Today’s big data applications do not fit this mold. We process new and complex data types such as extendable markup language (XML), images, video and audio files, and large objects (LOBs). These require more than simply adding CPUs and more disk storage arrays. Big data means re-architecture of standard enterprise data models, and integration of multiple dissimilar data structures across multiple locations in the network.
This is scaling out. It is no longer sufficient to plan for more disks and CPU; instead, we must plan for storage and retrieval of new data types, efficient access to multiple hardware and software platforms across the network, and perhaps adding special hybrid high-performance hardware or software.
This enterprise-wide data integration will be a requirement of your future big data applications. Start by updating your enterprise data model and data dictionary to include these new data types. Do you have a company web site? So-called click streams from site visitors provide data to analyze. Do you have a telephone voice response system that customers may call for automated information and advice? Customer usage patterns of this resource are valuable indicators of product choices and customer satisfaction. Do you accept financial data from outside institutions or vendors? More often this data is presented in XML format.
These data streams are only a few examples of the new categories of data available for review. These will require integration of the data into your big data applications, as well as changes and enhancements to business analytics in order to analyze them.
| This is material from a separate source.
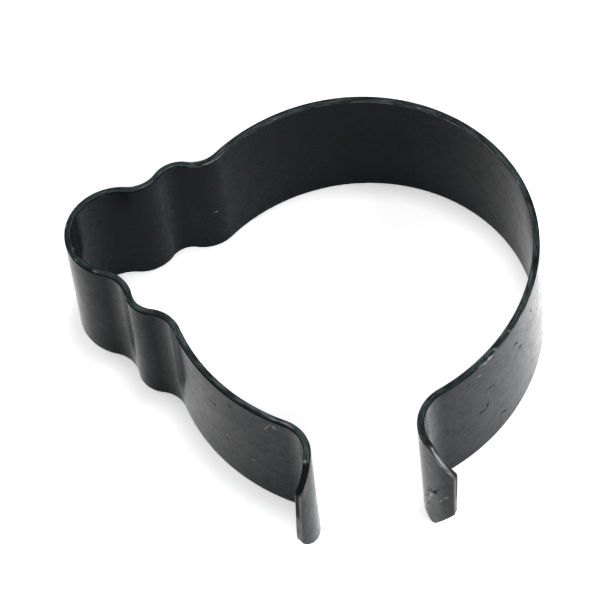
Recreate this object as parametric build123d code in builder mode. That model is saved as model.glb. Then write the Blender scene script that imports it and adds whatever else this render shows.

Purge or Archive Stale Data
As noted above, your big data application solution will only get bigger. Typically a big data application will store data over different time periods, allowing analysis of trends over time. Data acquired today must be accumulated and stored in order to answer questions tomorrow. However, everything has limits. As data becomes older it becomes less relevant to current trends and analyses. To prevent filling storage with unusable data you should begin planning for a combined purge and archive of the data.
First you must examine your data needs. If old or stale data will never be used again, it can be deleted. On the other hand, you may have legal or compliance demands that require possible reuse of the data. In this case, you must choose a data archive method.
One option is to archive large volumes of stale data on tape, or some other large volume storage media. The data need not be in an easily-readable format, and in order to be re-used must be re-loaded into the big data application. This choice is favored if you are required to retain the data but do not reasonably expect to process it again.
An alternative is to store the stale data on high-volume media that is low-cost or low-performance. This removes the data from your big data application, while allowing for potential query or analysis of the stale data, albeit with a performance penalty.
Preparing for Disaster Recovery
Every mature IT organization goes through a regular round of disaster recovery (DR) exercises. These are usually legally mandated, required for compliance with standards or part of contracts with outside vendors. If your big data application was not included in your most recent disaster recovery test, you are not alone. Most enterprises consider big data analytics a supplement to marketing, pricing, and customer relationship systems, rather than an integral part of operational systems such as purchasing, order entry, shipping or general ledger. After all, big data isn’t mission-critical, is it?
Be prepared for this to change. Analytics against big data can provide a wealth of actionable information. As the data store grows it becomes more valuable; as data accumulates over time more trends can appear. Analytical queries that ran for hours or days before you implemented the big data application now run in minutes or seconds. Fast query execution means that analysts can submit more queries per day, and get more usable results.
The most valuable of the queries then become regular monthly reports. Then weekly reports, or even daily reports. Many of these reports result in cost savings, increased customer satisfaction, and higher profits. At some point, management deems that the big data application is critical to the business. Should a disaster occur, the application must be available, and soon!
Begin by documenting requirements to implement a disaster recovery solution for your big data application. If you implemented special-purpose hybrid hardware or software for your application, these may be required to be installed in your disaster recovery environment. Document the data transfer speeds and volumes existing at the DR site, including storage media and network cabling. Will upgrades be required in order to store and query the big data application? Last, coordinate with IT support teams to determine how the big data application will be either loaded from or synchronized with the current operational application.
Summary
The issues and steps noted above should feel familiar to the IT professional: implementation of a new big data application must be accompanied by planning and collaboration across the enterprise. Even though a big data application appears to be an independent, stand-alone implementation, best practices still apply, including considerations for data backup and recovery, data availability and throughput, and process performance.